**What you need to do**
Each line below should be reproduced without any alteration.

**Given information**
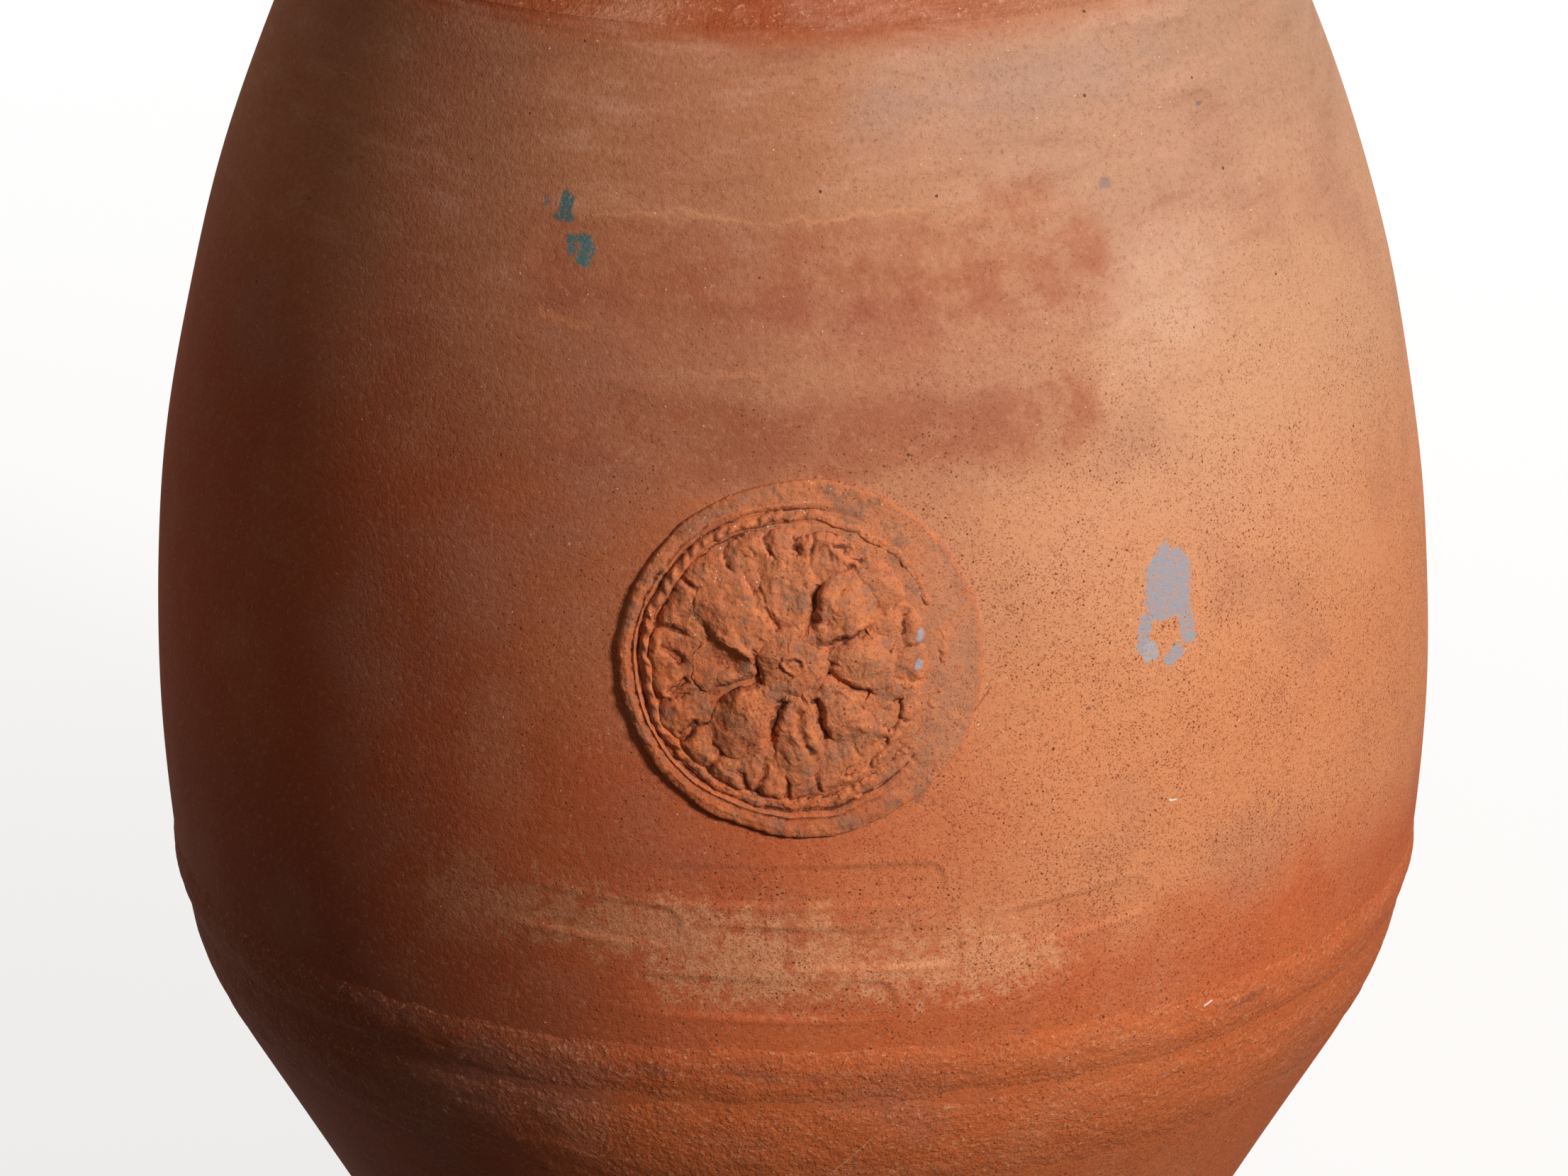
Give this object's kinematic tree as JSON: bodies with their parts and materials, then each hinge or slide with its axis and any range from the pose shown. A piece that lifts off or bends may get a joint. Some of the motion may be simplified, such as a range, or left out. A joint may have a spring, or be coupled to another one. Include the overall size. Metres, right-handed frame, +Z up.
{
  "type": "terracotta storage jar",
  "caption": "Large unglazed terracotta pithos with a rolled rim, raised bands under the belly and an applied rosette medallion, open at the mouth.",
  "frame": {"origin": "middle of the base, on the ground plane", "axes": "+Z up along the jar's axis; the medallion faces -Y; +X to the right of someone facing it"},
  "size_m": [0.5741, 0.5814, 0.805],
  "materials": {
    "terracotta_wall": "matt, smoothed by hand, pitted, with pale lime bloom",
    "terracotta_band": "matt, coarse, brushed round with slip",
    "terracotta_sprig": "matt, crumbly hand-pressed relief"
  },
  "bodies": {
    "root": {"floor_slab": "terracotta_wall", "foot_ring": "terracotta_wall", "wall_course_1": "terracotta_wall", "wall_course_2": "terracotta_wall", "wall_course_3": "terracotta_wall", "wall_course_4": "terracotta_wall", "wall_course_5": "terracotta_wall", "wall_course_6": "terracotta_wall", "wall_course_7": "terracotta_wall", "wall_course_8": "terracotta_wall", "belly_fascia": "terracotta_band", "belly_roll": "terracotta_band", "neck_collar": "terracotta_band", "rim_roll": "terracotta_band", "medallion_disc": "terracotta_sprig", "medallion_cord_ring": "terracotta_sprig", "rosette_leaves": "terracotta_sprig", "rosette_petals": "terracotta_sprig", "rosette_boss": "terracotta_sprig", "rosette_eye": "terracotta_sprig"}
  },
  "joints": []
}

**Written reply**
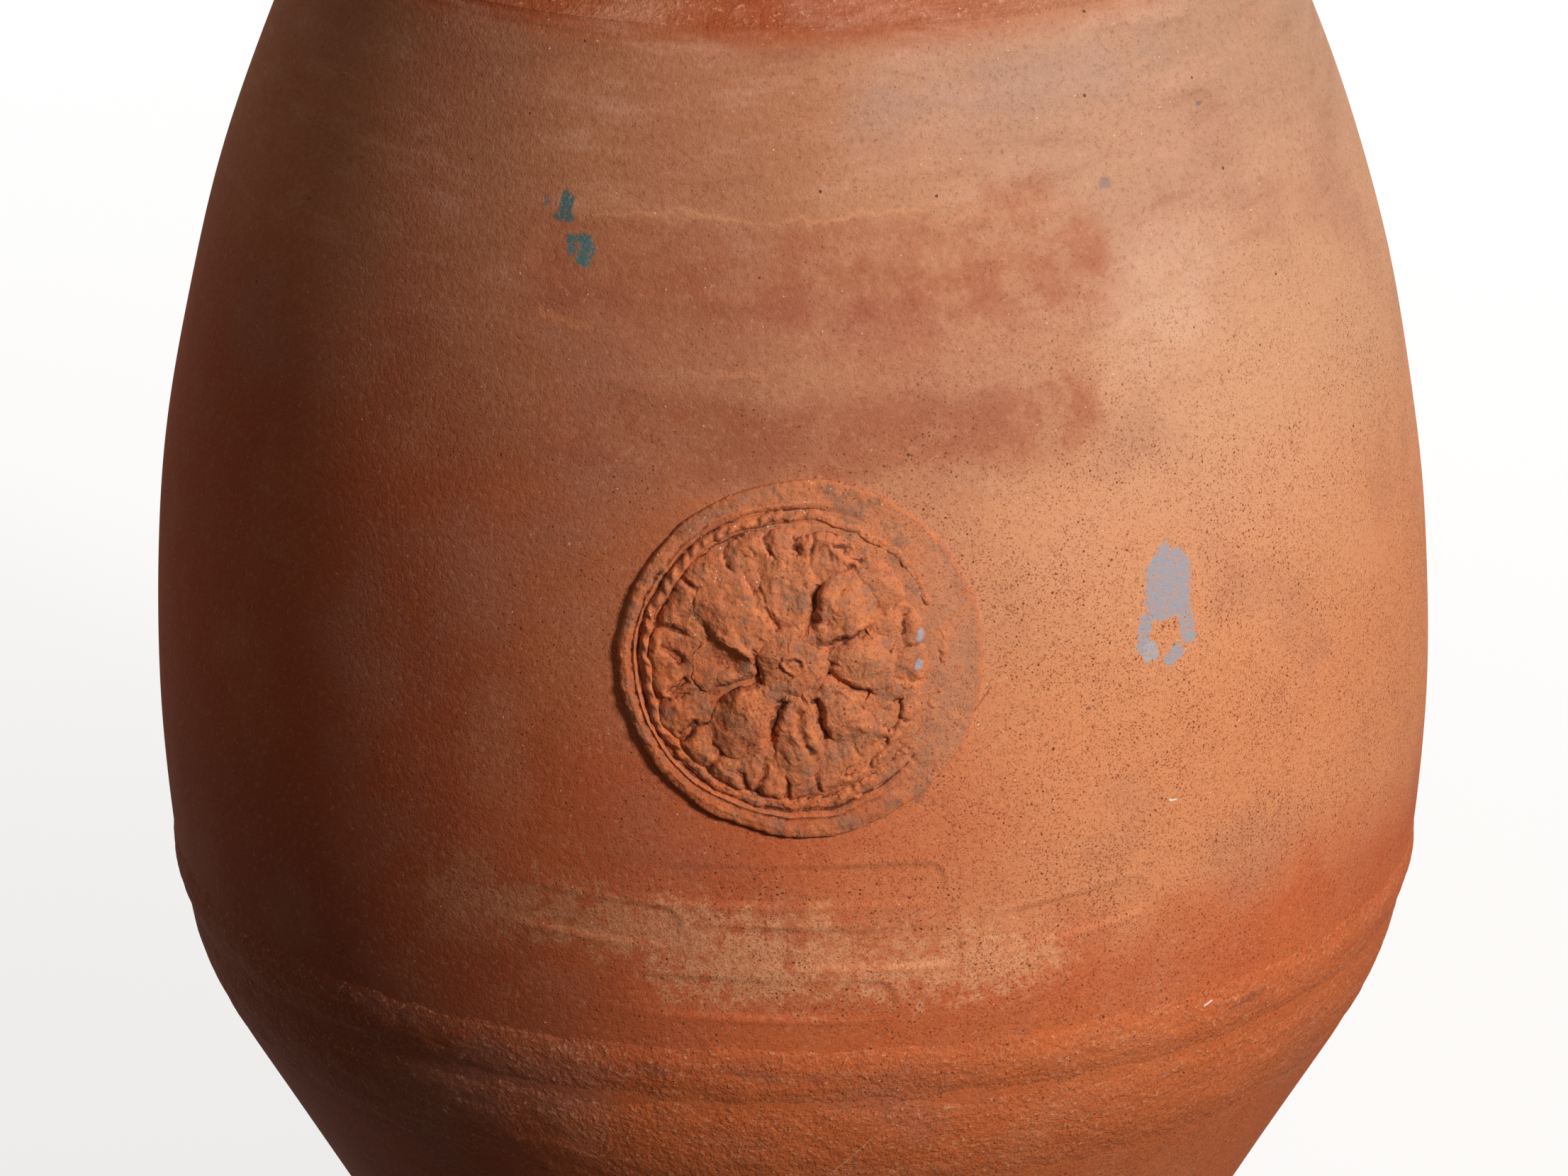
Give this object's kinematic tree as JSON: bodies with their parts and materials, then each hinge or slide with its axis and any range from the pose shown. A piece that lifts off or bends may get a joint. Some of the motion may be simplified, such as a range, or left out. A joint may have a spring, or be coupled to another one. Include the overall size. Metres, right-handed frame, +Z up.
{
  "type": "terracotta storage jar",
  "caption": "Large unglazed terracotta pithos with a rolled rim, raised bands under the belly and an applied rosette medallion, open at the mouth.",
  "frame": {"origin": "middle of the base, on the ground plane", "axes": "+Z up along the jar's axis; the medallion faces -Y; +X to the right of someone facing it"},
  "size_m": [0.5741, 0.5814, 0.805],
  "materials": {
    "terracotta_wall": "matt, smoothed by hand, pitted, with pale lime bloom",
    "terracotta_band": "matt, coarse, brushed round with slip",
    "terracotta_sprig": "matt, crumbly hand-pressed relief"
  },
  "bodies": {
    "root": {"floor_slab": "terracotta_wall", "foot_ring": "terracotta_wall", "wall_course_1": "terracotta_wall", "wall_course_2": "terracotta_wall", "wall_course_3": "terracotta_wall", "wall_course_4": "terracotta_wall", "wall_course_5": "terracotta_wall", "wall_course_6": "terracotta_wall", "wall_course_7": "terracotta_wall", "wall_course_8": "terracotta_wall", "belly_fascia": "terracotta_band", "belly_roll": "terracotta_band", "neck_collar": "terracotta_band", "rim_roll": "terracotta_band", "medallion_disc": "terracotta_sprig", "medallion_cord_ring": "terracotta_sprig", "rosette_leaves": "terracotta_sprig", "rosette_petals": "terracotta_sprig", "rosette_boss": "terracotta_sprig", "rosette_eye": "terracotta_sprig"}
  },
  "joints": []
}